En réaction à cet important mouvement, le gouvernement, soutenu par l’opposition de droite, a décrété l’état d’urgence le samedi 4 décembre. Le décret royal (BOE 295) assimile les aiguilleurs du ciel à un personnel militaire, les obligeant à se rendre à leurs postes et imposant l’aviation civile à la direction militaire. La liberté d’expression, de réunion et la lutte syndicale sont ainsi limitées ou annulées. Si la grève avait continué, les travailleurs-euses auraient pu être accusé-es de délit de désobéissance par une cour militaire et condamné-es pénalement (jusqu’à 8 ans de prison). L’après-midi, les grévistes retournèrent à leurs postes.

Depuis, l’arrogance du gouvernement n’eut comme seule limite que son propre écho dans les médias traditionnels. A l’humiliation infligée par la ’’leçon’’ donnée sont venus s’ajouter les menaces du vice-président et du ministre de la Promotion car il était maintenant temps de rendre ’’justice’’, car ’’on ne peut pas périodiquement s’engager dans un bras de fer avec l’État sans que l’État réponde’’. Sans perdre de temps, AENA établit 442 dossiers disciplinaires à l’encontre des grévistes.

Quelle justice ? Comment justifier cette méthode, jamais mise en place depuis la fin du franquisme, même pas après la tentative de coup d’état du 23 février 1981 ni lors des attentats du 11 mars 2004 à Madrid (191 morts et 1 856 blessés) ? Quelle raison, autre que celle de la guerre de classe ?

Le gouvernement peut désormais se camoufler derrière le masque de la justice sociale et de la démocratie mais ni sa politique ni sa décision peut nous faire oublier combien celle-ci était illégale. Comme l’explique Controladoresaereos.org (http://www.controladoresaereos.org/?p=6661), l’état d’urgence était illégale car comme le prévoit la loi organique 4/1981, pour pouvoir le décréter il faut qu’il y ait une catastrophe, une crise sanitaire, une pénurie de produits de première nécessité ou – justification reprise par le gouvernement – l’arrêt d’un service public si ’’l’une des autres circonstances ou situations décrites dans cet article survient simultanément’’, c’est-à-dire l’un des trois premiers éléments cités. Ce ne fût absolument pas le cas.

Le décret a désigné une durée de quinze jours pour l’état d’urgence mais déjà le gouvernement a fait savoir qu’il se réservait le droit de le reconduire à fin d’éviter un autre épisode de grève pendant les vacances de Noël. Le passage en force peut ainsi continuer laissant de côté l’hypocrisie de la démocratie bourgeoise. Celle-ci n’existe que si les travailleur-euses se soumettent mais elle se transforme en farce à partir du moment qu’ils-elles se mettent en mouvement.

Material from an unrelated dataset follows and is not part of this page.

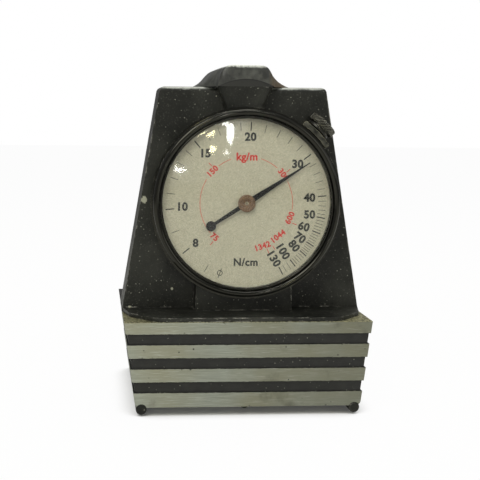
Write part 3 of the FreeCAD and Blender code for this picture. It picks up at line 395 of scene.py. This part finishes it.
# stations from front to back: place along the ridge, share of the loaf, and share of the height
FRONT, BACK, STEP = ridge_low.y, ridge_high.y, ridge_low.y + 0.0059
ALONG = ((FRONT, 0, 0), (FRONT, 0, 0.92), (FRONT + 0.0002, 0, 0.97), (FRONT + 0.0006, 0, 1),
         (STEP - 0.0040, 0.02, 1), (STEP - 0.0026, 0.08, 1), (STEP - 0.0014, 0.18, 1),
         (STEP - 0.0003, 0.34, 1), (STEP + 0.0009, 0.58, 1), (STEP + 0.0020, 0.80, 1),
         (STEP + 0.0032, 0.94, 1), (STEP + 0.0046, 0.99, 1), (STEP + 0.0065, 1, 1),
         (BACK - 0.0010, 1, 1), (BACK - 0.0003, 1, 0.97), (BACK, 1, 0.9), (BACK, 1, 0))
ACROSS = 2 * len(LOAF)
nothing_selected()
bpy.ops.mesh.primitive_grid_add(x_subdivisions=ACROSS - 1, y_subdivisions=len(ALONG) - 1, size=1)
loaf = bpy.context.object
loaf.name = "ridge_loaf"
for count, vertex in enumerate(loaf.data.vertices):
    row, column = divmod(count, ACROSS)
    station, wide, tall = ALONG[row]
    nth = min(column, ACROSS - 1 - column)
    side = -1 if column < len(LOAF) else 1
    half = NOSE[nth][0] * (1 - wide) + LOAF[nth][0] * wide
    rise = NOSE[nth][1] * (1 - wide) + LOAF[nth][1] * wide
    vertex.co = (side * half / 1000, station, ridge_low.z + rise / 1000 * tall)
close_up()
smooth(loaf, 50)
loaf.data.materials.append(ridge_metal)
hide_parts("top_ridge")
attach(loaf, "housing")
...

Cette violence d’état envers une simple grève doit être analysée d’un point de vue global. L’Europe, non seulement l’Espagne, subit les plans d’austérité pour que nous, la classe ouvrière, payions la crise capitaliste. Nous avons déjà vu une augmentation de la violence officielle lors des récents mouvements en France, maintenant nous constatons qu’un nouveau pas est franchi dans la péninsule ibérique. La grève de masses, c’est-à-dire politique et économique, basée sur l’unité entre toutes et tous, nous permettra de stopper la dégradation de nos niveaux de vie, sacrifiés sur l’autel du dieu profit pour le capital. C’est pour cette raison que nous devons toute notre solidarité envers les aiguilleurs du ciel, car nous savons que nous sommes toutes et tous attaqué-es.

[1] Est également prévu, tout comme l’a fait le gouvernement de droite de Sarkozy en France, de repousser l’âge légal de départ à la retraite à 67 ans en janvier 2011.